La Constitución española establece que el sistema tributario estará inspirado en los principios de igualdad y progresividad. Aparentemente nada más justo. Las personas en la misma situación deben ser tratadas de la misma forma; y aquellas con mayores ingresos deben pagar más. Y no sólo esto; tienen que dedicar al pago de impuestos una proporción cada vez mayor de su renta a medida que ésta aumenta, que es lo que el término progresividad significa.
Los impuestos progresivos tienen, en general, buena prensa y son constantes las peticiones de partidos, sindicatos y otros grupos políticos para incrementar aún más la progresividad de nuestro sistema tributario. Tales planteamientos se han visto reforzados en los últimos años por el estancamiento que parece haber sufrido la redistribución de la renta en los países de Occidente. De hecho, cualquier incremento de la progresividad es considerado un hecho positivo por la mayoría de la gente. Y esta idea ha llegado a ser tan políticamente correcta que pocas personas se atreven hoy a ponerla en cuestión, sobre todo si tienen un cargo público o aspiran a tenerlo. Pero pocos se plantean que los efectos de una mayor progresividad pueden ser negativos para el desarrollo económico del país; y pueden acabar perjudicando a aquellos a los que se intenta ayudar.

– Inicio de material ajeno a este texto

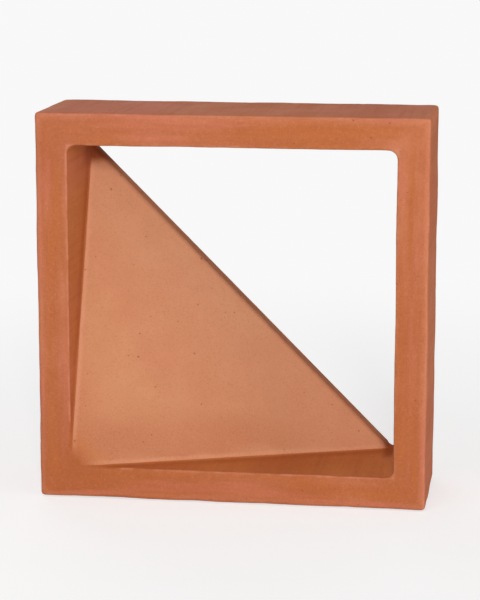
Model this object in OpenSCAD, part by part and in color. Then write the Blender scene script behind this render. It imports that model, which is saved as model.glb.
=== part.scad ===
// Terracotta breeze block: a square fired-clay frame, open right through in one
// triangular half. A sloping panel fills the other half. It starts flush with the
// front face in one corner and falls back to a free edge along the diagonal.
// X is the width, Y the depth (front face at -Y) and Z up, in millimetres.
// The block stands as it is laid, on its bed face, centred on the Z axis.

/* [Block] */
// Width and height of the square face
face_size = 190; // [140:1:290]
// Depth from the front face to the back face
block_depth = 65; // [50:1:110]
// Radius of the soft outer arrises
arris_radius = 1.75; // [0.5:0.25:3]

/* [Opening] */
// Width of the rim around the square opening
rim_width = 16.5; // [12:0.5:26]
// Radius in the corners of the opening and in the acute ends of the hole
corner_radius = 3.5; // [2:0.25:8]

/* [Panel] */
// Thickness of the panel, measured along the depth
panel_thickness = 9.5; // [7:0.5:16]
// How far the panel stays flush with the front face, out from its corner
flush_length = 6; // [1:0.5:12]

/* [Hidden] */

$fn = 48;
cut_margin = 5;

opening_size = face_size - 2 * rim_width;
opening_diagonal = opening_size * sqrt(2);

// The free edge is tangent to the rounded acute ends of the hole.
free_edge_u = opening_diagonal / 2 - corner_radius;
face_y = -block_depth / 2;
back_y = block_depth / 2;
far_y = back_y + cut_margin;
far_u = opening_diagonal + cut_margin;

// A square with four true arcs for corners, centred on its middle.
module rounded_rectangle(width, height, radius) {
    square([width - 2 * radius, height], center = true);
    square([width, height - 2 * radius], center = true);
    for (side_x = [-1, 1], side_y = [-1, 1])
        translate([side_x * (width / 2 - radius), side_y * (height / 2 - radius)])
            circle(radius);
}

// Turns an outline drawn as (X, Z) into a prism that runs along Y.
module along_depth(length) {
    rotate([90, 0, 0])
        linear_extrude(length, center = true)
            children();
}

// Turns a profile drawn as (U, Y) into a prism that runs along the free edge.
// U starts in the panel's flush corner and crosses the opening diagonally.
module along_free_edge() {
    translate([-opening_size / 2, 0, rim_width])
        rotate([0, -45, 0])
            linear_extrude(2 * far_u, center = true)
                children();
}

// The solid block, with all twelve outer edges rounded.
module block_body() {
    translate([0, 0, face_size / 2])
        intersection() {
            along_depth(block_depth)
                rounded_rectangle(face_size, face_size, arris_radius);
            rotate([0, 90, 0])
                linear_extrude(face_size, center = true)
                    rounded_rectangle(face_size, block_depth, arris_radius);
            linear_extrude(face_size, center = true)
                rounded_rectangle(face_size, block_depth, arris_radius);
        }
}

// The square opening as a prism through the whole block.
module opening() {
    translate([0, 0, face_size / 2])
        along_depth(block_depth + 2 * cut_margin)
            rounded_rectangle(opening_size, opening_size, corner_radius);
}

// The triangular hole: three equal circles joined by their common tangents.
module hole_outline() {
    reach = opening_size / 2 - corner_radius;
    diagonal_offset = corner_radius / sqrt(2);
    for (centre = [[-reach, reach], [reach, reach], [reach, -reach]])
        translate(centre)
            circle(corner_radius);
    polygon([
        [-reach, reach + corner_radius],
        [reach, reach + corner_radius],
        [reach + corner_radius, reach],
        [reach + corner_radius, -reach],
        [reach - diagonal_offset, -reach - diagonal_offset],
        [-reach - diagonal_offset, reach - diagonal_offset]
    ]);
}

module hole() {
    translate([0, 0, face_size / 2])
        along_depth(block_depth + 2 * cut_margin)
            hole_outline();
}

// The space in front of the panel.
module front_recess() {
    slope = (back_y - panel_thickness - face_y) / (free_edge_u - flush_length);
    intersection() {
        opening();
        along_free_edge()
            polygon([
                [flush_length, face_y],
                [far_u, face_y + slope * (far_u - flush_length)],
                [far_u, face_y - cut_margin],
                [flush_length - cut_margin / slope, face_y - cut_margin]
            ]);
    }
}

// The hollow behind the panel, which makes it a plate of even thickness.
module rear_hollow() {
    intersection() {
        opening();
        along_free_edge()
            polygon([
                [-cut_margin, face_y + panel_thickness],
                [flush_length, face_y + panel_thickness],
                [free_edge_u, back_y],
                [free_edge_u, far_y],
                [-cut_margin, far_y]
            ]);
    }
}

module breeze_block() {
    color([0.76, 0.46, 0.32])
        difference() {
            block_body();
            front_recess();
            rear_hollow();
            hole();
        }
}

breeze_block();
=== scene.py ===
"""Looks of the terracotta breeze block: one fired piece of clay on a pale studio floor."""

import math
from types import SimpleNamespace

import bpy
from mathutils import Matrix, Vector


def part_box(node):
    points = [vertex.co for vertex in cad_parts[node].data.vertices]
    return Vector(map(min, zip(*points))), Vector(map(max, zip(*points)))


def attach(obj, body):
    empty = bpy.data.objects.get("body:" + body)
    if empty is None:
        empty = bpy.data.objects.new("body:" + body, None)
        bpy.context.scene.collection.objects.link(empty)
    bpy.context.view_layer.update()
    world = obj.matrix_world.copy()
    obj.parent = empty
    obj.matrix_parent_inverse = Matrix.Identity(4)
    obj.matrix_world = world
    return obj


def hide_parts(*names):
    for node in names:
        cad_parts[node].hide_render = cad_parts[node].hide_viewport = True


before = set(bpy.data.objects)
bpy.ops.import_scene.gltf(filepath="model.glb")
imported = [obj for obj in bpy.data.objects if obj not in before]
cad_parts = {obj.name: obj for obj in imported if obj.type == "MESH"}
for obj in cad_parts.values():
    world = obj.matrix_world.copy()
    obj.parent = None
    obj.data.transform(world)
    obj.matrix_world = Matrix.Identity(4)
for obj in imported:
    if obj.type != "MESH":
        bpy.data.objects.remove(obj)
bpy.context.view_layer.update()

MM = 0.001

# The block's own dimensions, as the frame was built with. Its outer size is read from the frame.
RIM_WIDTH = 16.5 * MM
CORNER_RADIUS = 3.5 * MM
ARRIS_RADIUS = 1.75 * MM
PANEL_THICKNESS = 9.5 * MM
FLUSH_LENGTH = 6 * MM

block_low, block_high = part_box("breeze_block")
FRONT, BACK = block_low.y, block_high.y
WIDTH, DEPTH = block_high.x - block_low.x, BACK - FRONT
CENTRE = (block_low + block_high) / 2
OPENING_LOW = Vector((block_low.x + RIM_WIDTH, FRONT, block_low.z + RIM_WIDTH))
OPENING_HIGH = Vector((block_high.x - RIM_WIDTH, BACK, block_high.z - RIM_WIDTH))
OPENING_SIZE = OPENING_HIGH.x - OPENING_LOW.x

# The panel slopes back from its flush corner along this direction, to its free edge.
FLUSH_CORNER = Vector((OPENING_LOW.x, 0, OPENING_LOW.z))
OUTWARD = Vector((1, 0, 1)).normalized()
FREE_EDGE = OPENING_SIZE / math.sqrt(2) - CORNER_RADIUS
PANEL_SLOPE = (BACK - PANEL_THICKNESS - FRONT) / (FREE_EDGE - FLUSH_LENGTH)

# How far each plug stands out of the block, so that it cuts cleanly through the face.
PAST_FACE = 5 * MM

# The skin: how finely it is cut up, how many triangles it keeps, and how far its worn stretches reach.
FIRST_CELL = 0.6 * MM
LAST_CELL = 0.55 * MM
MOST_TRIANGLES = 190_000
FOLD_REACH = 9 * MM
ARRIS_REACH = 2.2 * MM

# A little over 1, so that the highest spots of the skin sink too, and none stands out of the block.
ALL_INWARDS = 1.05


# ---------------------------------------------------------------- camera

def add_camera():
    """A long lens about a metre off, a little to the right of the block and above it."""
    distance = 15.7 * DEPTH
    place = Vector((0.82 * WIDTH, FRONT - distance, CENTRE.z + 1.08 * WIDTH))
    bpy.ops.object.camera_add(location=place)
    camera = bpy.context.object
    camera.name = "camera"
    camera.rotation_mode = "QUATERNION"
    camera.rotation_quaternion = (CENTRE - place).to_track_quat("-Z", "Y")
    camera.data.lens = 132
    camera.data.clip_end = 20
    bpy.context.scene.camera = camera


# ---------------------------------------------------------------- modelling tools

def add_box(name, low, high):
    """A box between two corners, with its place in its mesh."""
    bpy.ops.object.select_all(action="DESELECT")
    bpy.ops.mesh.primitive_cube_add(size=1, location=(low + high) / 2)
    box = bpy.context.object
    box.name = name
    box.scale = high - low
    bpy.ops.object.transform_apply(location=True, rotation=True, scale=True)
    return box


def round_edges(piece, wanted, radius, corner_degrees=90, segments=6):
    """Rounds the edges for which wanted(one end, other end) is true to an arc of this radius."""
    for item in (*piece.data.polygons, *piece.data.vertices):
        item.select = False
    for edge in piece.data.edges:
        one_end, other_end = (piece.data.vertices[i].co for i in edge.vertices)
        edge.select = wanted(one_end, other_end)
    half_corner = math.radians(corner_degrees / 2)
    reach = radius / math.tan(half_corner)
    # A bevel is a true arc in a square corner only. In a sharper one it has to be flatter.
    roundness = ((1 + 2 * math.sin(half_corner)) / (2 + 2 * math.sin(half_corner))) ** 2
    bpy.context.view_layer.objects.active = piece
    bpy.ops.object.mode_set(mode="EDIT")
    bpy.ops.mesh.select_mode(type="EDGE")
    bpy.ops.mesh.bevel(offset=reach, segments=segments, profile=roundness, affect="EDGES")
    bpy.ops.object.mode_set(mode="OBJECT")


def slice_off(piece, point, normal):
    """Cuts the piece flat through the point and drops the side that the normal points to."""
    bpy.context.view_layer.objects.active = piece
    bpy.ops.object.mode_set(mode="EDIT")
    bpy.ops.mesh.select_all(action="SELECT")
    bpy.ops.mesh.bisect(plane_co=point, plane_no=normal, use_fill=True, clear_outer=True)
    bpy.ops.object.mode_set(mode="OBJECT")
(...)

El problema radica en una cuestión que los economistas vienen discutiendo desde el siglo XIX: la posibilidad de diseñar políticas que contribuyan a una mayor igualdad en la distribución de la renta sin que afecten a los incentivos a trabajar y producir. Fue John Stuart Mill quien en 1848 afirmó que lo que él denominaba la “esfera de la distribución” está separada de la “esfera de la producción” ; y que el reparto de la renta puede ser determinado por las instituciones sociales. Fue, seguramente, el primer planteamiento claro de una idea que ha constituido desde entonces uno de los fundamentos del pensamiento socialdemócrata: es un error que el Estado interfiera demasiado en las actividades productivas, porque esto sería un obstáculo para la generación de riqueza; pero el poder público podría actuar en una segunda etapa, redistribuyendo la riqueza una vez que ésta hubiera sido producida.
El problema es, naturalmente, que tal separación radical de las dos esferas no es posible; y que las políticas de distribución suelen generar incentivos a reducir la producción. Y esta idea es especialmente relevante a la hora de analizar los efectos de la progresividad fiscal, porque las personas no adoptan sus decisiones en términos de valores totales, sino de valores marginales. En otras palabras, lo que determina que alguien dedique más o menos horas o esfuerzo al trabajo no es tanto el tipo medio del impuesto que debe pagar por la renta generada como el tipo marginal; es decir, el gravamen que soportan los ingresos que obtiene en las últimas horas trabajadas. Dado que progresividad significa precisamente que a tina persona le van a aplicar un tipo de gravamen más elevado cuantas más horas trabaje, la decisión de realizar o no un esfuerzo adicional no va a depender del impuesto medio que debe pagar, sino del crecimiento que experimenta el tipo a medida que gana más. Los incentivos a reducir su actividad son, por tanto, mayores cuando el impuesto es más progresivo.
Lo que establece la Constitución es que el sistema fiscal debe estar inspirado por el principio de la progresividad. Pero no dice, desde luego, que todos los impuestos tengan que ser progresivos, lo cual sería absurdo. Ni determina tampoco cuál debe ser el grado de la progresividad, ni que los tipos de gravamen tengan que ser siempre crecientes. No es difícil darse cuenta de que un impuesto sobre la renta, por ejemplo, puede ser progresivo aunque el tipo de gravamen sea único. Basta para ello que se fije un mínimo exento, que haga que el porcentaje de renta pagado por los contribuyentes sea mayor a medida que aquélla aumente. Un impuesto estructurado de esta forma tendría, sin duda, efectos mucho menos nocivos que otro en el que el contribuyente percibiera un fuerte crecimiento de la cantidad a pagar si aumenta su esfuerzo o su actividad.
Esto no implica, desde luego, que el poder público tenga que renunciar a redistribuir las rentas generadas por el mercado. Pero lo que no se debería hacer es legislar pensando que la gente no va a cambiar su comportamiento cuando se da cuenta de que, alcanzado un cierto punto, la recompensa que obtiene por su mayor esfuerzo es cada vez más pequeña.